I do not mean to suggest that in his eternal hurricane-force commitment that Black is eternally playing roles like a hurricane. Consider “Bernie” (2011), another Linklater joint, and possibly Black’s finest turn to date as real-life Bernie Tiede, a God-fearing funeral director in East Texas who murdered his wealthy, elderly companion and didn’t get away with it yet didn’t much peeve anyone in doing it, a nigh impossible piece of acting by Black that The New Yorker’s David Denby tellingly deemed “disciplined.” If Bernie seemed to bury himself in a part so deep that people around him couldn’t quite detect whether it was a put-on, so, too, does Black bury himself in the part “in which,” Denby writes, “self-seeking and the genuine desire to be useful exist side by side.” Local DA Danny Buck Davidson (Matthew McConaughey) might see the truth, but the rest of us are like Billy Bob Thornton’s “Bad Santa” looking incredulously at Thurman Merman. “Are you fucking with me?!” Who knows?

Jack Black even brought his notable dedication to Hollywood’s biggest night in 2015. Those were the 87th Academy Awards, hosted by Neil Patrick Harris with an opening song and dance number alongside Anna Kendrick about The Magic of the Movie™. I know, I know, The Magic of the Movies™? Barf.

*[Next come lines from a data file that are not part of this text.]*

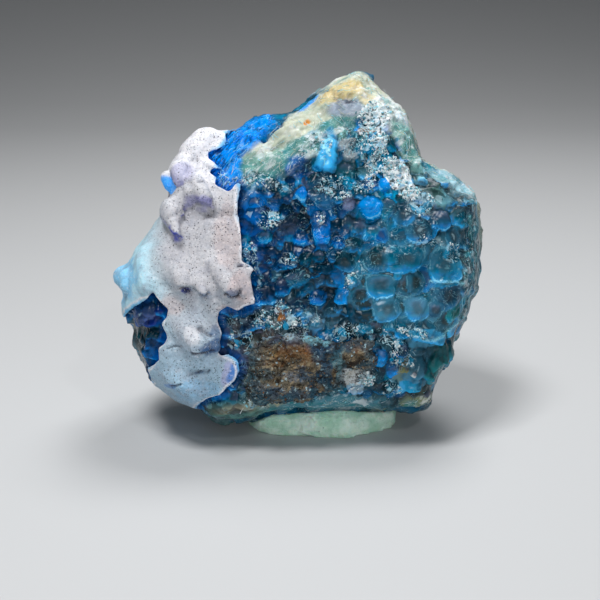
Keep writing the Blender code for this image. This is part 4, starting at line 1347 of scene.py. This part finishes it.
def scattered(name, made, chance, count, tones, light, sizes, seed):
    """Small irregular grains that sit in a surface where chance has them, each with a colour of its own."""
    random = np.random.default_rng(seed)
    points, normals = surface(made)
    chosen = random.choice(len(points), count, replace=False, p=chance / chance.sum())
    tones = [linear(tone) for tone in tones]
    colours = np.array([tones[random.integers(len(tones))] * random.uniform(*light) for _ in chosen])
    radii = random.uniform(*sizes, count)

    random = np.random.default_rng(seed + 1)
    whole = bmesh.new()
    for start in range(0, count, GRAIN_BATCH):
        form = bmesh.new()
        batch = slice(start, start + GRAIN_BATCH)
        for index, radius in zip(chosen[batch], radii[batch]):
            turn = Vector(normals[index]).to_track_quat("Z", "Y").to_matrix().to_4x4()
            spin = Matrix.Rotation(random.uniform(0, 6.28), 4, "Z")
            spin = spin @ Matrix.Rotation(random.normal(0, 0.6), 4, "X")
            shape = Matrix.Diagonal((*(radius * random.uniform((0.6, 0.4, 0.3), (1.4, 1.0, 0.8))), 1))
            matrix = Matrix.Translation(points[index]) @ turn @ spin @ shape
            bmesh.ops.create_icosphere(form, subdivisions=1, radius=1, matrix=matrix)
        part = bpy.data.meshes.new("batch")
        form.to_mesh(part)
        form.free()
        whole.from_mesh(part)
        bpy.data.meshes.remove(part)
    grains = from_form(name, whole)
    corners = len(grains.data.vertices) // count
    points = read(grains)
    shake = shaken(points, 0.25, 1, (1.0, 2.0, 3.0))
    moved(grains, points + shake * np.repeat(radii, corners)[:, None] * 0.5)
    painted(grains, tint=np.repeat(colours, corners, axis=0))
    return grains


def powder_piece(mass, powder, crinkle):
    """White and grey flakes in the powdery patches, with a few more over the whole face."""
    points, normals = surface(mass)
    clump = eased(0.0, 0.35, noise(points, 0.9, 2, 33.0))
    chance = (powder**2 + crinkle**2 * 0.025) * clump * (normals[:, 1] < -0.1)
    tones = ("chalk", "chalk", "grey_teal", "chalk", "pale_cyan")
    return scattered(
        "powder_flakes", mass, chance, FLAKES, tones, light=(0.75, 1.0), sizes=(0.07, 0.20), seed=41
    )


def grain_piece(rock):
    """Rusty, dark and pale grains over the brown rock."""
    points, normals = surface(rock)
    chance = (eased(-0.3, 0.4, noise(points, 1.2, 2, 3.0)) + 0.1) * (normals[:, 1] < -0.1)
    tones = (
        "rust", "brown", "black_brown", "black_brown", "tan", "grey_brown", "black_brown", "lavender_grey",
    )
    return scattered(
        "rock_grains", rock, chance, GRAINS, tones, light=(0.25, 0.95), sizes=(0.05, 0.14), seed=51
    )


def fibre_piece(mass, rind, streaked):
    """Thin curled fibres on the rind, and straighter ones along the bright blue streaks."""
    random = np.random.default_rng(61)
    points, normals = surface(mass)
    form = bmesh.new()
    layer = form.verts.layers.float_color.new("tint")
    kinds = (
        (rind, RIND_FIBRES, ("pale_cyan", "rind_beige", "chalk"), 1.2),
        (streaked, STREAK_FIBRES, ("sky", "azure", "pale_cyan"), 0.15),
    )
    for share, count, tones, spread in kinds:
        for index in random.choice(len(points), count, replace=False, p=share / share.sum()):
            length = random.uniform(0.7, 1.9)
            angle = math.radians(50) + random.normal(0, spread)
            along = Vector((math.sin(angle), 0, math.cos(angle)))
            normal = Vector(normals[index])
            along = (along - normal * along.dot(normal)).normalized()
            turn = along.to_track_quat("Z", "Y").to_matrix().to_4x4()
            place = Matrix.Translation(Vector(points[index]) + normal * 0.04)
            fibre = bmesh.ops.create_cone(
                form, cap_ends=True, segments=4, radius1=0.03, radius2=0.015, depth=length,
                matrix=place @ turn,
            )
            colour = (*linear(tones[random.integers(len(tones))]), 1)
            for vertex in fibre["verts"]:
                vertex[layer] = colour
    long_edges = [edge for edge in form.edges if edge.calc_length() > 0.4]
    bmesh.ops.subdivide_edges(form, edges=long_edges, cuts=5)
    made = from_form("fine_fibres", form)
    points = read(made)
    moved(made, points + shaken(points, 0.8, 2, (5.0, 6.0, 7.0)) * 0.28)
    return made


def dressed(made, material, slot, *nodes):
    """Move a finished piece to its place in the specimen, within its own size, and give it its material."""
    made.data.transform(TO_WORLD)
    low, high = (np.array(corner) for corner in cad_box)
    moved(made, np.clip(read(made), low, high))
    made.data.materials.clear()
    made.data.materials.append(material)
    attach(made, "root")
    if nodes:
        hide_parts(*nodes)


def specimen():
    """The stone, its crust, the rock, the putty and the fine loose matter."""
    nodes = frame["nodes"]
    mass = refined("blue_mass", nodes["blue_allophane"], MASS_GRAIN, smoothing=6)
    crust = crust_piece(nodes["white_crust"], mass)
    rock = rock_piece(nodes["brown_matrix"], mass)
    putty = refined("putty_lump", nodes["putty"], PUTTY_GRAIN, smoothing=6)
    mass, powder, rind, streaked, crinkle = blue_piece(mass, (crust, rock, putty))
    flakes = powder_piece(mass, powder, crinkle)
    grains = grain_piece(rock)
    hairs = fibre_piece(mass, rind, streaked)

    dressed(mass, blue_finish(), "blue_allophane", "blue_allophane")
    dressed(crust, crust_finish(), "white_crust", "white_crust")
    dressed(rock, rock_finish(), "brown_matrix", "brown_matrix")
    dressed(putty, putty_finish(), "putty", "putty")
    dressed(flakes, grain_finish("white flakes", 0.5), "blue_allophane")
    dressed(grains, grain_finish("rock grains", 0.6), "brown_matrix")
    dressed(hairs, grain_finish("fine fibres", 0.35), "blue_allophane")


def studio():
    """A pale floor that curves up behind the specimen, five soft lights and a dim sky."""
    form = bmesh.new()
    edge = [form.verts.new((-1.2, y, z)) for y, z in ((-1.0, 0.0), (0.5, 0.0), (0.9, 0.4), (0.9, 1.6))]
    lines = [form.edges.new(pair) for pair in zip(edge, edge[1:])]
    bmesh.ops.extrude_edge_only(form, edges=lines)
    form.verts.ensure_lookup_table()
    bmesh.ops.translate(form, verts=form.verts[4:], vec=(2.4, 0.0, 0.0))
    bmesh.ops.recalc_face_normals(form, faces=form.faces)
    sweep = {"width": 0.35, "segments": 12, "limit_method": "ANGLE"}
    floor = applied(from_form("floor", form), ("BEVEL", sweep))
    floor.data.shade_smooth()
    floor.data.materials.append(Finish("paper", 0.8, Base_Color=(0.58, 0.59, 0.60, 1)).material)

    for name, place, size, power in LAMPS:
        light = bpy.data.lights.new(name, "AREA")
        light.shape = "SQUARE"
        light.size = size
        light.energy = power
        lamp = linked(name, light)
        lamp.location = place
        lamp.rotation_euler = (Vector(place) - Vector((0, 0, 0.02))).to_track_quat("Z", "Y").to_euler()
    world = bpy.data.worlds.new("studio")
    world.use_nodes = True
    sky = world.node_tree.nodes["Background"].inputs
    sky["Color"].default_value = (0.8, 0.85, 0.9, 1)
    sky["Strength"].default_value = 0.07
    bpy.context.scene.world = world
    bpy.context.scene.view_settings.view_transform = "Standard"


def camera_in_place():
    """A camera that looks straight at the stone's face."""
    lens = bpy.data.cameras.new("camera")
    lens.lens = 70
    lens.sensor_width = 36
    lens.clip_start = 0.001
    away = Vector((0.0, -math.cos(LEAN), math.sin(LEAN)))
    camera = linked("camera", lens)
    camera.location = TO_WORLD @ FACE_CENTRE + away * CAMERA_AWAY
    camera.rotation_euler = (-away).to_track_quat("-Z", "Y").to_euler()
    bpy.context.scene.camera = camera


def main():
    specimen()
    studio()
    camera_in_place()


main()
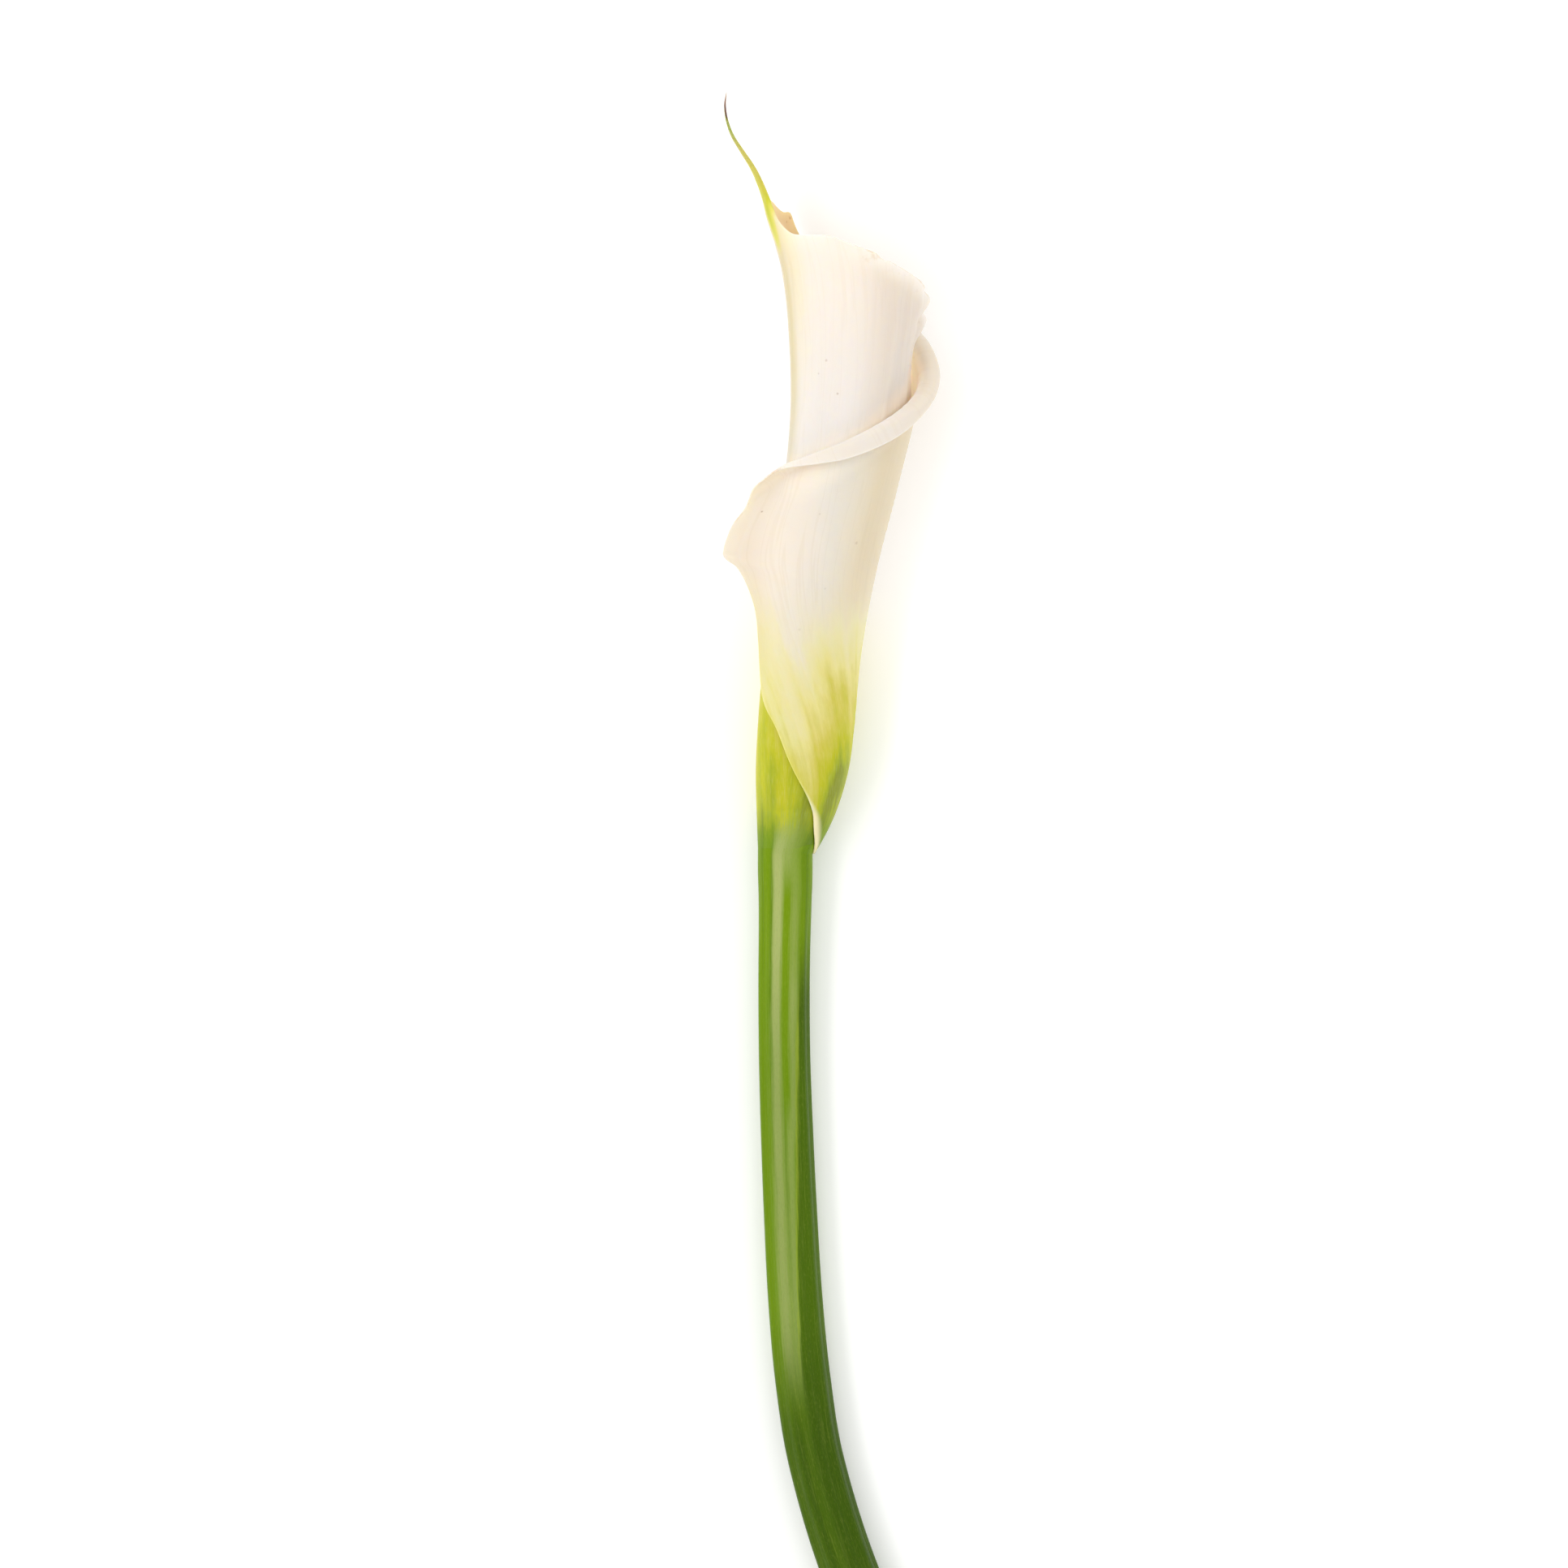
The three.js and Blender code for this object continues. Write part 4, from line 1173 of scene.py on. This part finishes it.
class FLOWER_OT_spadix(bpy.types.Operator):
    """Make the yellow spadix inside the spathe"""

    bl_idname = "flower.spadix"
    bl_label = "Spadix"

    def execute(self, context):
        settings = context.scene.flower_spadix
        points, faces, marks = spadix_mesh(settings)
        piece = make_mesh("spadix_florets", points, faces, [pollen_material(settings)], marks)
        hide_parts("spadix")
        return {"FINISHED"}


class FLOWER_OT_stem(bpy.types.Operator):
    """Make the green stem with its cut end"""

    bl_idname = "flower.stem"
    bl_label = "Stem"

    def execute(self, context):
        settings = context.scene.flower_stem
        points, faces, marks, slots = stem_mesh(settings, context.scene.flower_spathe.blade / 2)
        materials = [stem_skin_material(settings), cut_flesh_material(settings)]
        piece = make_mesh("stem_skin", points, faces, materials, marks, slots)
        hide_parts("stem")
        return {"FINISHED"}


# Metres, as everything on the stage.
FLOOR_SIZE = 4.0
LAMP_SIZE, LAMP_AWAY = (0.35, 1.8), 1.6
LAMP_LEANS = (("key", -32), ("fill", 58))  # degrees from straight above, to the left and to the right
VIEW_CENTRE = (-0.32, 13.76)  # the point of the flower's own frame, in millimetres, that the camera is above


class FLOWER_OT_stage(bpy.types.Operator):
    """Make the floor, the lamps and the camera that looks straight down"""

    bl_idname = "flower.stage"
    bl_label = "Stage"

    def execute(self, context):
        scene = context.scene
        settings = scene.flower_stage
        half = FLOOR_SIZE / 2
        corners = [(-half, -half, 0), (half, -half, 0), (half, half, 0), (-half, half, 0)]
        mesh = bpy.data.meshes.new("floor")
        mesh.from_pydata(corners, [], [(0, 1, 2, 3)])
        floor = bpy.data.objects.new("floor", mesh)
        scene.collection.objects.link(floor)

        # A matt acrylic panel: it has next to no shine and a faint light of its own.
        material, tree = new_material("backlit_matt_white_panel")
        shader = add(tree, "BsdfPrincipled", [
            ("Base Color", settings.floor), ("Roughness", 0.9), ("Specular IOR Level", 0.1),
            ("Emission Color", settings.floor), ("Emission Strength", settings.floor_glow)])
        add(tree, "OutputMaterial", [("Surface", shader)])
        mesh.materials.append(material)

        x, y, _ = place(np.array([*VIEW_CENTRE, 0.0]))
        for name, lean in LAMP_LEANS:
            lamp = bpy.data.lights.new(name, "AREA")
            lamp.shape, lamp.energy = "RECTANGLE", getattr(settings, name)
            lamp.size, lamp.size_y = LAMP_SIZE
            box = bpy.data.objects.new(name, lamp)
            tilt = math.radians(lean)
            box.location = (x + LAMP_AWAY * math.sin(tilt), y + 0.1, LAMP_AWAY * math.cos(tilt))
            box.rotation_euler = (0, tilt, 0)
            box.visible_camera = False
            scene.collection.objects.link(box)

        scene.world = bpy.data.worlds.new("sky")
        scene.world.use_nodes = True
        sky = scene.world.node_tree.nodes["Background"]
        sky.inputs["Color"].default_value = (1, 1, 1, 1)
        sky.inputs["Strength"].default_value = settings.sky

        camera = bpy.data.objects.new("camera", bpy.data.cameras.new("camera"))
        camera.data.lens, camera.data.sensor_width = settings.lens, 36
        camera.data.clip_start, camera.data.clip_end = 0.05, 20
        camera.location = (x, y, settings.camera_height)
        scene.collection.objects.link(camera)
        scene.camera = camera
        scene.view_settings.view_transform = "Standard"
        return {"FINISHED"}


class FLOWER_PT_panel(bpy.types.Panel):
    """Lists the flower's pieces and their settings"""

    bl_idname = "FLOWER_PT_panel"
    bl_label = "Calla Lily"
    bl_space_type = "VIEW_3D"
    bl_region_type = "UI"
    bl_category = "Flower"

    def draw(self, context):
        for piece in ("spathe", "spadix", "stem", "stage"):
            box = self.layout.box()
            box.operator("flower." + piece)
            settings = getattr(context.scene, "flower_" + piece)
            for name in settings.__annotations__:
                box.prop(settings, name)


SETTINGS = {
    "flower_spathe": SpatheSettings,
    "flower_spadix": SpadixSettings,
    "flower_stem": StemSettings,
    "flower_stage": StageSettings,
}
OPERATORS = (FLOWER_OT_spathe, FLOWER_OT_spadix, FLOWER_OT_stem, FLOWER_OT_stage)


def register():
    for kind in (*SETTINGS.values(), *OPERATORS, FLOWER_PT_panel):
        bpy.utils.register_class(kind)
    for name, kind in SETTINGS.items():
        setattr(bpy.types.Scene, name, bpy.props.PointerProperty(type=kind))


def unregister():
    for name in SETTINGS:
        delattr(bpy.types.Scene, name)
    for kind in (FLOWER_PT_panel, *reversed(OPERATORS), *SETTINGS.values()):
        bpy.utils.unregister_class(kind)


def main():
    register()
    bpy.ops.flower.stage()
    bpy.ops.flower.stem()
    bpy.ops.flower.spadix()
    bpy.ops.flower.spathe()


if __name__ == "__main__":
    main()
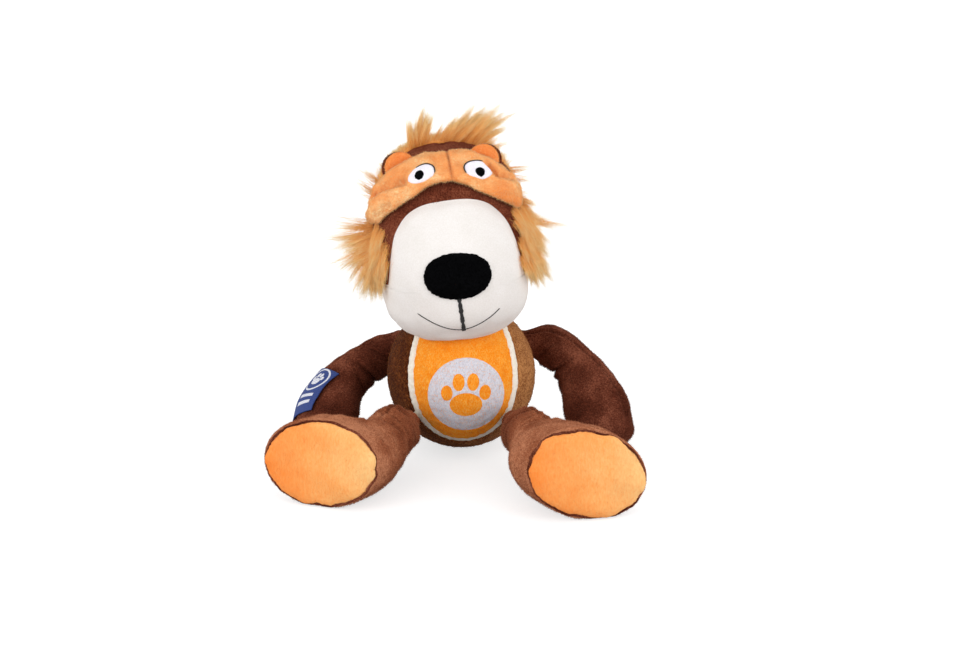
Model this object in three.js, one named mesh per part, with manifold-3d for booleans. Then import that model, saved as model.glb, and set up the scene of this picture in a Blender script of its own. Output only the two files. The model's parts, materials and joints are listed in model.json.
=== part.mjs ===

But that’s where Jack Black came in, playing a disgruntled audience member who heroically butts in and ascends to the stage to refute NPH’s flattery by critiquing the entire industry right in front of the industry’s biggest bigwigs, concluding astutely, if not presciently, how flickering myths were being relocated from the big screen to screens in our jeans, belting out, over and over, “Screens in our jeans! Screens in our jeans!” so emphatically that Black plays someone burying himself so far in the part that Harris has to verbally yank him back out. 

It’s such high-caliber role-burying that her eminence, Nicole Kidman, the ultimate role-burier, sitting down front, rewards Black with a whoop. Game recognizes game.